Do you really want your government to be remembered as the one that stripped many older Australians of their fundamental legal and human rights? Surely you don’t want to be the government that took such unprecedented action simply to protect the profits of aged care providers, many of whom are multinationals, over the rights of vulnerable Australians.

Yours sincerely,

Dr Sarah Russell – Director, Aged Care Matters

cc

Rodney Lewis – Solicitor – Elderlaw, Author – Elder Law in Australia

Frank Ward OAM – Resident, Harbourside Haven Village

Elizabeth Minter – Aged Care Matters

Catherine Henry – Solicitor, Australian Lawyers Alliance

Professor Wendy Lacey – Executive Dean, Faculty of Business, Government & Law, University of Canberra

Funding is not the problem

HeraldSun 4 April 2022

I have spent six years trying to improve the aged care system on behalf of older people and families. This has been done as an unpaid advocate with no government funding.

The aged care system is broken. Numerous inquiries, including a royal commission, have revealed evidence of poor care, negligence, neglect, abuse and assault.

We know what needs to be done. The solution to the crisis starts with transparency and accountability. 

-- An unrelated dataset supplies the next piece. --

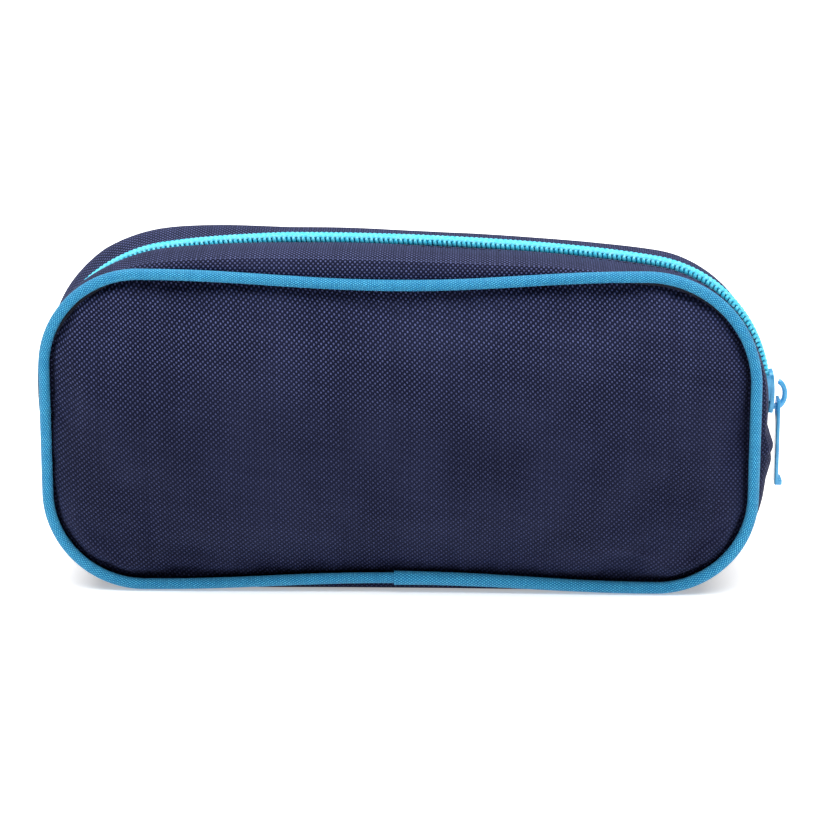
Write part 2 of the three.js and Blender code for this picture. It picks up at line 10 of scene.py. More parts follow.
import bmesh
import bpy
import numpy as np
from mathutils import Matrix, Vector, noise


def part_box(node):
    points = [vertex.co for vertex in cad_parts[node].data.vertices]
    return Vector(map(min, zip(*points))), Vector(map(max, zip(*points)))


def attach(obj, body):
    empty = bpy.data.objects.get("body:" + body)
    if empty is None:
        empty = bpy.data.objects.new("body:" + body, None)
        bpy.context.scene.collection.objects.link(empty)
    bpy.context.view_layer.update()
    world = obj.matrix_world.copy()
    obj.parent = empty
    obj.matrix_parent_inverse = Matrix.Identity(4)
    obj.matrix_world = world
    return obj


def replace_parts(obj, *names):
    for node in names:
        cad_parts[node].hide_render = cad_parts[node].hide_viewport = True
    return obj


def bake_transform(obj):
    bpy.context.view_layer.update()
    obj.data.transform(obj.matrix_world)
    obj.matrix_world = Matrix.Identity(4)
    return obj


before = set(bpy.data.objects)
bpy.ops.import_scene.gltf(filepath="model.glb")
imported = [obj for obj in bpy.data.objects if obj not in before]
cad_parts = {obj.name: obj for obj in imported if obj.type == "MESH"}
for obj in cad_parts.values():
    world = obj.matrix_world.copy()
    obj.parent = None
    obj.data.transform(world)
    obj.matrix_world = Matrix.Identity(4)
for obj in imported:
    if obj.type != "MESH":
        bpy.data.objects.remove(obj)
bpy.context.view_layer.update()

MM = 0.001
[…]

I have become a stuck record in my calls for the federal government to demand transparency from the aged care providers in return for the billions of taxpayers’ dollars they get each year – some $125 billion over the next five years.

Take the latest example. The May 2021 budget gave providers an extra $10 a day per resident to improve the quality of the meals. Some $460 million has already been spent, with an estimated $700 million to be spent this financial year. And what do providers have to do in return? Simply give an undertaking that they will report to government on a quarterly basis what they spend on food.

The royal commissioners had warned that aged care providers have a long history of not spending extra government money on what they are supposed to. So why give them a further $700 million without directly tying this money to food?

Many residents have told me they are still being served unappetising food. It seems many providers have not used this extra money on what they were supposed to.

The Aged Care Minister Greg Hunt and Minister for Aged Care Services Richard Colbeck claim that “the Morrison Government has achieved significant reform across the five pillars of its five-year plan to deliver respect, care and dignity for every senior Australian”.

“We responded to the (Aged Care royal commissioners’) recommendations and are now implementing this once-in-a-generation reform that puts senior Australians first,” Minister Hunt said.

Seriously? There has been practically no progress on most of the recommendations one year after the royal commissioners released their final report.

Labor has proposed some measures to improve aged care in Australia. However so much more is needed to solve the crisis in aged care.

The failure of successive governments to respond meaningfully to the crisis in aged care has prompted me to put my hand up to replace the Aged Care Minister in his seat of Flinders. After years of advocating from the sidelines, it is clear aged care needs a strong advocate in parliament. 

Dr Sarah Russell is the Voices endorsed Independent Candidate.